The French philosopher Ernest Renan (1823-92) had given series of lectures in Paris on the relationship between Islam and science. These lectures were published on March 29th 1883. He made a number of critical observations in those lectures but the point of interest for us is that he argued that Islam (the religion) had throttled science and that’s the reason why Muslims could not progress and develop. Afghani, who was in Paris at the time, read Renan’s articles and wrote a rejoinder which was published in the same journal on May 18th 1883. In this rejoinder, Afghani, the father of Islamic modernism, in fact accepts the core arguments of Renan. Afghani even improves upon Renan and puts forward an evolutionary view of religion, something which would become fashionable in the social sciences only in the 20th century.

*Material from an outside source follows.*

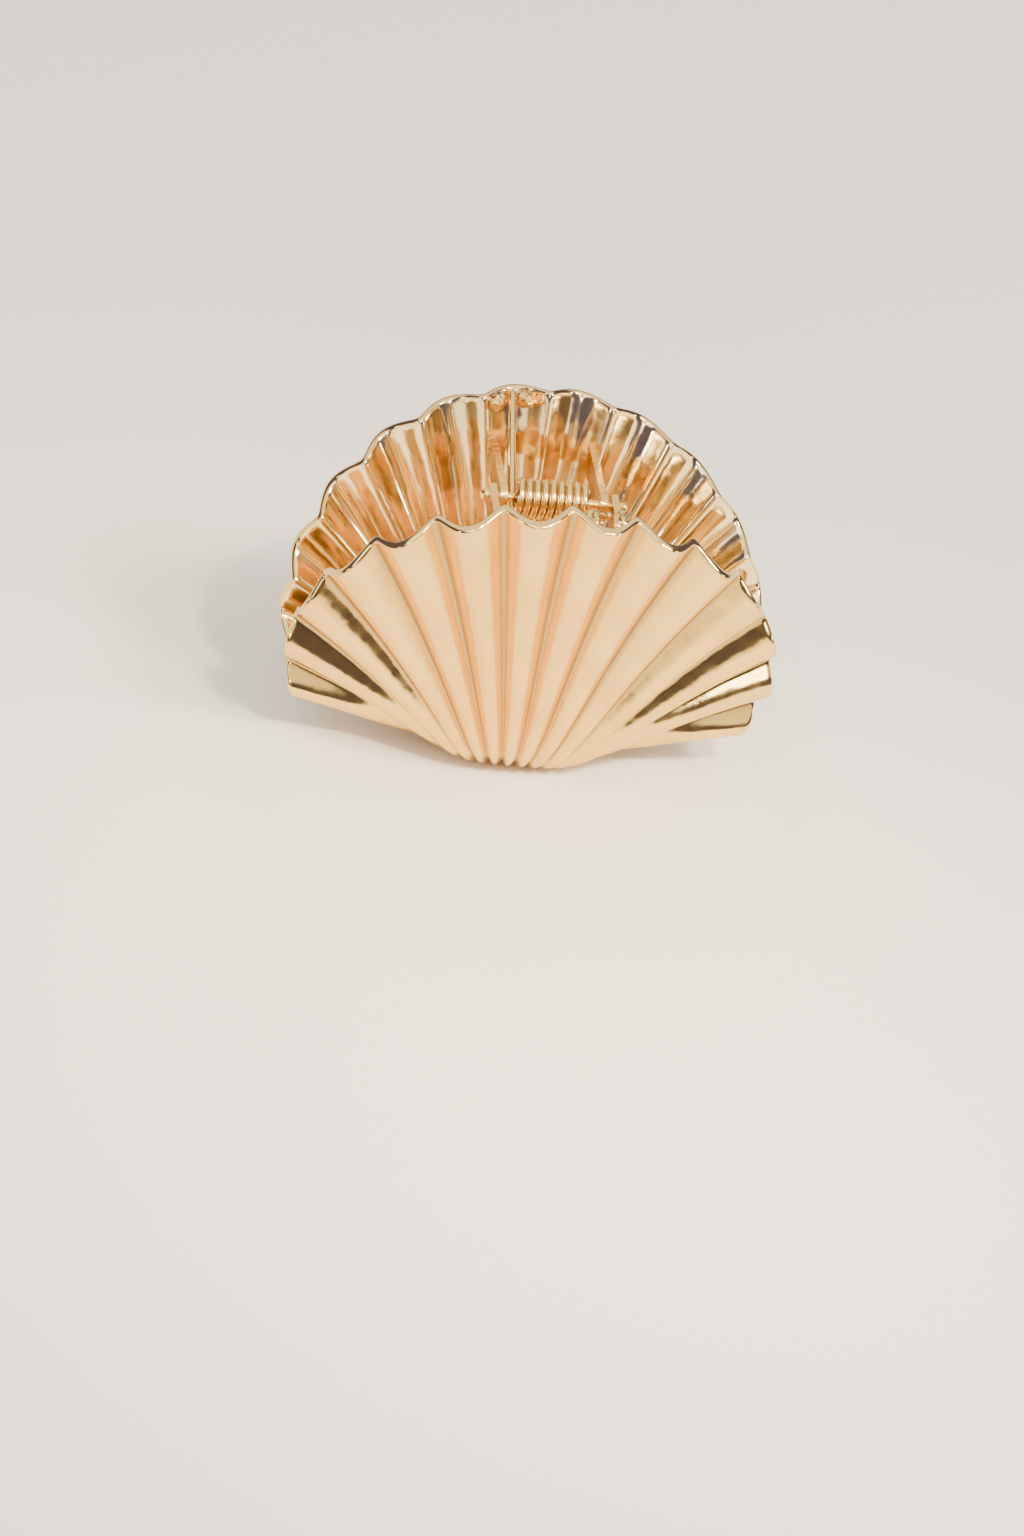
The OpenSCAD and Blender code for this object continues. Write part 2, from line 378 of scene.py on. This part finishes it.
def hinge_pin():
    """Pin with a ball head at its left end and a lightly peened tail at its right end."""
    low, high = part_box("hinge_pin")
    left, right = low[0] / MM, high[0] / MM
    ball = (high[2] - low[2]) / MM / 2
    neck = PIN_D / 2
    neck_gap, tail_start, tail_l, tail_proud = 0.15, 0.55, 0.5, 0.07
    steps = np.linspace(4, 143, 16)
    profile = [(left + ball * (1 - cos(radians(g))), ball * sin(radians(g))) for g in steps]
    profile += [(left + 2 * ball - neck_gap, neck)]
    profile += [(x, neck) for x in np.linspace(left + 2 * ball, right - 0.9, 12)]
    for g in np.linspace(0, 86, 9):
        profile.append((right - tail_start + tail_l * sin(radians(g)),
                        (neck + tail_proud) * cos(radians(g)) ** 0.5))
    return lathe_x("pin", profile)


def keeper(node, seed, lean):
    """Rough cast nub beside a spring leg, pointing out of the wall."""
    low, high = (np.array(corner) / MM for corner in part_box(node))
    centre = Vector((low + high) / 2)
    size = (high - low) / 2
    nub_reach, lump_rise, pit_depth = 2.0, 0.34, 0.09
    work = bmesh.new()
    bmesh.ops.create_icosphere(work, subdivisions=5, radius=1)
    shape = Matrix.Rotation(lean, 4, "X") @ Matrix.Diagonal((size[0], size[0], nub_reach, 1))
    for v in work.verts:
        lumps = noise.noise(v.co * 1.3 + Vector((seed, 0, 0))) * lump_rise
        pits = noise.noise(v.co * 4.1 + Vector((0, seed, 0))) * pit_depth
        v.co = (centre + shape @ (v.co * (0.95 + lumps + pits))) * MM
    mesh = bpy.data.meshes.new(node + "_nub")
    work.to_mesh(mesh)
    work.free()
    for face in mesh.polygons:
        face.use_smooth = True
    obj = bpy.data.objects.new(node + "_nub", mesh)
    bpy.context.scene.collection.objects.link(obj)
    return obj


# ---------- metal ----------
def gold(name, colour, rough, wave, wave_size, groove=False):
    """Plated gold: mirror-like, with slow casting waves and a fine grain; with groove set, painted shade
    darkens the grooves and rib flanks and the inside is painted paler.
    """
    mat = bpy.data.materials.new(name)
    mat.use_nodes = True
    nodes, links = mat.node_tree.nodes, mat.node_tree.links
    bsdf = nodes["Principled BSDF"]
    bsdf.inputs["Metallic"].default_value = 1
    place = nodes.new("ShaderNodeTexCoord").outputs["Object"]

    def noise_at(size, detail, rough_share=0.5):
        node = nodes.new("ShaderNodeTexNoise")
        node.inputs["Scale"].default_value = 1 / (size * MM)
        node.inputs["Detail"].default_value = detail
        node.inputs["Roughness"].default_value = rough_share
        links.new(place, node.inputs["Vector"])
        return node.outputs["Fac"]

    def spread_to(value, low, high, start=0.35, stop=0.65):
        node = nodes.new("ShaderNodeMapRange")
        node.inputs["From Min"].default_value = start
        node.inputs["From Max"].default_value = stop
        node.inputs["To Min"].default_value = low
        node.inputs["To Max"].default_value = high
        links.new(value, node.inputs["Value"])
        return node.outputs["Result"]

    # colour: slightly redder in patches where the plating is thin; the hollows get painted shade below
    tone = nodes.new("ShaderNodeMix")
    tone.data_type = "RGBA"
    tone.inputs["A"].default_value = (*colour, 1)
    tone.inputs["B"].default_value = (colour[0] * 0.86, colour[1] * 0.82, colour[2] * 0.72, 1)
    patches = spread_to(noise_at(7, 3), 0, 0.7)
    links.new(patches, tone.inputs["Factor"])
    surface = tone.outputs["Result"]

    def laid_over(under, colour_over, share):
        layer = nodes.new("ShaderNodeMix")
        layer.data_type = "RGBA"
        layer.inputs["B"].default_value = (*colour_over, 1)
        links.new(under, layer.inputs["A"])
        links.new(share, layer.inputs["Factor"])
        return layer.outputs["Result"]

    def shape_value(attribute):
        node = nodes.new("ShaderNodeAttribute")
        node.attribute_name = attribute
        return node.outputs["Fac"]

    if groove:
        # painted shade: a dark line along each groove and a darker, warmer flank beside it stand in for
        # the shade and reflections in the hollows; the inside is painted paler to offset the light the
        # gold bounces there
        surface = laid_over(surface, FLANK_SHADE, spread_to(shape_value("rib"), 0.75, 0, 0.1, 0.95))
        surface = laid_over(surface, GROOVE_SHADE, spread_to(shape_value("rib"), 0.8, 0, 0, 0.22))
        surface = laid_over(surface, INSIDE_PAINTED_LIGHT, spread_to(shape_value("within"), 0, 0.85, 0.4, 0.9))
    links.new(surface, bsdf.inputs["Base Color"])
    links.new(spread_to(noise_at(2.2, 5), rough * 0.75, rough * 1.35), bsdf.inputs["Roughness"])

    # relief: casting waves under a fine polish grain
    waves = nodes.new("ShaderNodeBump")
    waves.inputs["Distance"].default_value = wave * MM
    waves.inputs["Strength"].default_value = 1
    links.new(noise_at(wave_size, 1.5), waves.inputs["Height"])
    grain = nodes.new("ShaderNodeBump")
    grain.inputs["Distance"].default_value = 0.003 * MM
    grain.inputs["Strength"].default_value = 1
    links.new(noise_at(0.18, 3), grain.inputs["Height"])
    links.new(waves.outputs["Normal"], grain.inputs["Normal"])
    links.new(grain.outputs["Normal"], bsdf.inputs["Normal"])
    return mat


# colours: the shells' outside, painted shade on the ribs' flanks and along a groove, and the inside
# painted paler against bounced light
GOLD = (0.93, 0.60, 0.19)
FLANK_SHADE = (0.84, 0.54, 0.14)
GROOVE_SHADE = (0.34, 0.21, 0.08)
INSIDE_PAINTED_LIGHT = (0.99, 0.76, 0.40)
shell_gold = gold("shell_gold", GOLD, 0.11, 0.09, 3.2, groove=True)
rough_gold = gold("cast_gold", GOLD, 0.2, 0.12, 0.9)
pin_gold = gold("pin_gold", (0.96, 0.66, 0.21), 0.16, 0.012, 1.2)
wire_gold = gold("wire_gold", (0.96, 0.66, 0.23), 0.18, 0.01, 1.5)


def dress(obj, mat, body=None):
    obj.data.materials.clear()
    obj.data.materials.append(mat)
    if body:
        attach(obj, body)


# ---------- the clip ----------
for half, half_turn in (("front", False), ("back", True)):
    plate = shell(half + "_scallop", half_turn)
    dress(plate, shell_gold, half + "_half")
    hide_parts(half + "_shell")
    for end in ("left", "right"):
        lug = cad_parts[half + "_lug_" + end]
        lug.data.materials.clear()
        lug.data.materials.append(rough_gold)
        edge = lug.modifiers.new("soft_edges", "BEVEL")
        edge.width = 0.16 * MM
        edge.segments = 3
        edge.limit_method = "ANGLE"
        edge.angle_limit = radians(40)
        node = half + "_keeper_" + end
        nub = keeper(node, 3.7 * len(half) + 9.1 * len(end), radians(-115 if half_turn else 115))
        dress(nub, rough_gold, half + "_half")
        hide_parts(node)

pin = hinge_pin()
dress(pin, pin_gold, "front_half")
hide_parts("hinge_pin")

spring = torsion_spring()
dress(spring, wire_gold)
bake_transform(spring)
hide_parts("torsion_spring")


# ---------- floor, light and camera ----------
def floor():
    low = cad_box[0][2]
    bpy.ops.mesh.primitive_circle_add(vertices=96, radius=3, fill_type="NGON", location=(0, 0, low))
    ground = bpy.context.object
    ground.name = "floor"
    mat = bpy.data.materials.new("pale_floor")
    mat.use_nodes = True
    bsdf = mat.node_tree.nodes["Principled BSDF"]
    bsdf.inputs["Base Color"].default_value = (0.88, 0.82, 0.70, 1)
    bsdf.inputs["Roughness"].default_value = 0.75
    ground.data.materials.append(mat)


def place_light(light, place, aim, watts, colour):
    light.energy = watts
    light.color = colour
    obj = bpy.data.objects.new(light.name, light)
    obj.location = place
    obj.rotation_euler = (Vector(aim) - Vector(place)).to_track_quat("-Z", "Y").to_euler()
    bpy.context.scene.collection.objects.link(obj)


def area_light(name, place, aim, width, height, watts, colour=(1, 1, 1)):
    light = bpy.data.lights.new(name, "AREA")
    light.shape = "RECTANGLE"
    light.size = width
    light.size_y = height
    place_light(light, place, aim, watts, colour)


def pool_light(place, aim, watts, colour):
    """Soft warm pool on the floor in front of the clip."""
    light = bpy.data.lights.new("pool", "SPOT")
    light.spot_size = radians(16)
    light.spot_blend = 1
    light.shadow_soft_size = 0.06
    place_light(light, place, aim, watts, colour)


def sky():
    """Warm pale sky over a dim band round the horizon, higher to the sides, which the gold mirrors."""
    world = bpy.data.worlds.new("studio")
    bpy.context.scene.world = world
    world.use_nodes = True
    nodes, links = world.node_tree.nodes, world.node_tree.links
    side_climb = 0.75
    band = (0.09, 0.08, 0.14, 1)
    place = nodes.new("ShaderNodeTexCoord")
    split = nodes.new("ShaderNodeSeparateXYZ")
    links.new(place.outputs["Generated"], split.inputs["Vector"])
    # the band climbs toward +X and -X, so the flanks of the ribs mirror it
    sideways = nodes.new("ShaderNodeMath")
    sideways.operation = "MULTIPLY"
    links.new(split.outputs["X"], sideways.inputs[0])
    links.new(split.outputs["X"], sideways.inputs[1])
    height = nodes.new("ShaderNodeMath")
    height.operation = "MULTIPLY_ADD"
    height.inputs[1].default_value = -side_climb
    links.new(sideways.outputs["Value"], height.inputs[0])
    links.new(split.outputs["Z"], height.inputs[2])
    ramp = nodes.new("ShaderNodeValToRGB")
    ramp.color_ramp.interpolation = "EASE"
    stops = ramp.color_ramp.elements
    stops[0].position = 0.0
    stops[0].color = band
    stops[1].position = 1.0
    stops[1].color = (1.0, 0.97, 0.90, 1)
    for position, colour in ((0.22, band), (0.36, (1.0, 0.95, 0.86, 1))):
        stop = stops.new(position)
        stop.color = colour
    links.new(height.outputs["Value"], ramp.inputs["Fac"])
    links.new(ramp.outputs["Color"], nodes["Background"].inputs["Color"])
    nodes["Background"].inputs["Strength"].default_value = 1.6


def camera():
    """Long lens from the front left, looking down, with the clip rolled in the frame."""
    down = radians(31)
    yaw = radians(10.9)
    roll = radians(10.6)
    lens = 243.6
    distance = 930
    aside = 0.54
    below = 4.03
    ahead = Vector((sin(yaw) * cos(down), cos(yaw) * cos(down), -sin(down)))
    level = Vector((cos(yaw), -sin(yaw), 0))
    upright = level.cross(ahead)
    right = cos(roll) * level + sin(roll) * upright
    up = -sin(roll) * level + cos(roll) * upright
    middle = aside * right - below * up + Vector((0, 0, 0.5))
    data = bpy.data.cameras.new("camera")
    data.sensor_fit = "HORIZONTAL"
    data.sensor_width = 36
    data.lens = lens
    data.clip_start = 0.05
    data.clip_end = 20
    obj = bpy.data.objects.new("camera", data)
    turn = Matrix((right, up, -ahead)).transposed().to_4x4()
    obj.matrix_world = Matrix.Translation((middle - distance * ahead) * MM) @ turn
    bpy.context.scene.collection.objects.link(obj)
    bpy.context.scene.camera = obj


floor()
sky()
CLIP_MIDDLE = (0, 0, 0.02)
area_light("key", (0.60, -0.45, 0.75), CLIP_MIDDLE, 0.3, 0.3, 15, (1, 0.96, 0.9))
pool_light((0.25, -0.55, 0.75), (0.0, -0.07, 0), 60, (1, 0.86, 0.62))
area_light("fill", (-0.5, -0.6, 0.9), CLIP_MIDDLE, 0.8, 0.8, 5, (0.96, 0.98, 1))
area_light("window_left", (-1.0, -0.25, 0.30), CLIP_MIDDLE, 0.10, 0.22, 1.6)
area_light("window_right", (1.0, -0.30, 0.26), CLIP_MIDDLE, 0.10, 0.20, 2.6)
area_light("window_front", (-0.15, -1.1, 0.36), CLIP_MIDDLE, 0.30, 0.12, 1.8)
camera()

Afghani attributed the advancement of Europe over the Muslim lands due to the fact that Christianity had a head start (of roughly 500 years) as compared to Islam. Afghani argues: “All religions are intolerant, each one in its own way. The Christian society…. has emerged from the first period to which I have just alluded….it seems to advance rapidly on the path of progress and science. The Muslim society has not yet freed itself from the tutelage of religion. Realizing that the Christian religion has preceded the Muslim religion in the world by many centuries, I cannot keep from hoping that the Muhammadan society will succeed someday in breaking its bonds and marching resolutely in the path of civilization in the manner of Western society.”
We see that far from Afghani being a hater of Western modernity, in fact comes across as someone who was seeing it as the model for a future Muslim society. There is no doubt that today he would have been extremely morose to learn that the scientific output of the Muslim world was less than that of South Korea.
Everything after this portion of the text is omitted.